If anything I might swap it for a ragtop and enjoy some summer cruising when Fletcher's old enough to go in the back in a few years but until then I'm going to enjoy the fact that I'm a Porsche owner, regardless of what anyone else says.
 
Jon,
I enjoyed your property / new Porsche / poor relations views.

For sure, the 944 (and also 964 RS) were talked into the ground, for which some of us can be very grateful, knowing that lots of what was being churned out was a load of old drivel and still is.

However, if JMG or some-one developed a 951 in a similar way that Singer have the 911 - very high attention to body & trim area craftsmanship - and say Tuthills who put the same attention into 911 Mechanical areas, and in the process achieve effectively a New 951 with say 450rwhp, what would it be worth....?

(Not what would it cost). It has proper aero / downforce, and assume it can touch a genuine 180mph and lap the 'ring 20 sec quicker than a GTR in the dry.

Has to be worth £-----?

I ask because I think; rarity, appreciation of what a developed 951 is, and the demise of feel in Porsche products, will generate demand for this species.

George
944t








 
I don't think rarity has anything to do with it. The air cooled rear engined cars were no less rare several years ago when many of them were worth 1/4 of what they are now. No values have been talked up by "people of taste" or whatever you want to call it and some very vocal enthusiasts.
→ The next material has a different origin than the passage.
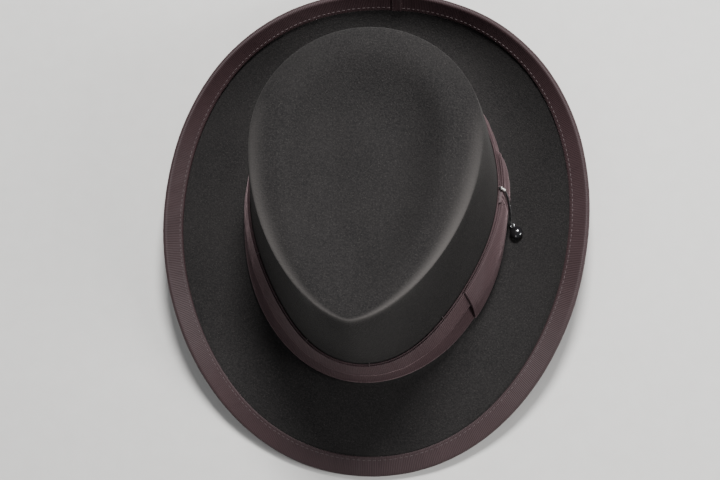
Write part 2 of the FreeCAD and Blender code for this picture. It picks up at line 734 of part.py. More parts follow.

A simple example of what I mean, I have always had a soft spot for the Alfa SZ despite thinking it is really ugly from the day I gazed upon it at the Motor show all those years ago. Its also just about the ultimate modern era Alfa and very very rare so you would think they go for mental money. I was surprised recently to see you can still get them for not much more than a 968 CS, they really haven't gone up much at all over the past several years. Much better value than air cooled if you can actually find one to buy.
 
Given the money I`d have another 944T..................

.........but it would have to be one of these................

4a2f706e31472.jpg
 

ORIGINAL: Neil Haughey

I don't think rarity has anything to do with it. The air cooled rear engined cars were no less rare several years ago when many of them were worth 1/4 of what they are now. No values have been talked up by "people of taste" or whatever you want to call it and some very vocal enthusiasts.

A simple example of what I mean, I have always had a soft spot for the Alfa SZ despite thinking it is really ugly from the day I gazed upon it at the Motor show all those years ago. Its also just about the ultimate modern era Alfa and very very rare so you would think they go for mental money. I was surprised recently to see you can still get them for not much more than a 968 CS, they really haven't gone up much at all over the past several years. Much better value than air cooled if you can actually find one to buy.

We saw one on the Brighton Hoon last year at the classic car show. Like you, I thought it's ugly before, but the more you stand next to one the more you like it, well I did anyway, I'd love one! I just checked and it looks like I saw so 'drawn' to it that I never took a photo!! [&:]
 
Yeah the SZ was a design way ahead of its time. They look tiny now compared to most modern cars, I was at the Motor show when it was introduced and will always remember it for that even though I can recall thinking it looked ugly. The impossible to find headlights and other crazy expensive parts make it a not very tempting proposition as an actual car to use and drive, as a garage queen though its one of the very few modern classics that hasn't gone to mental money here.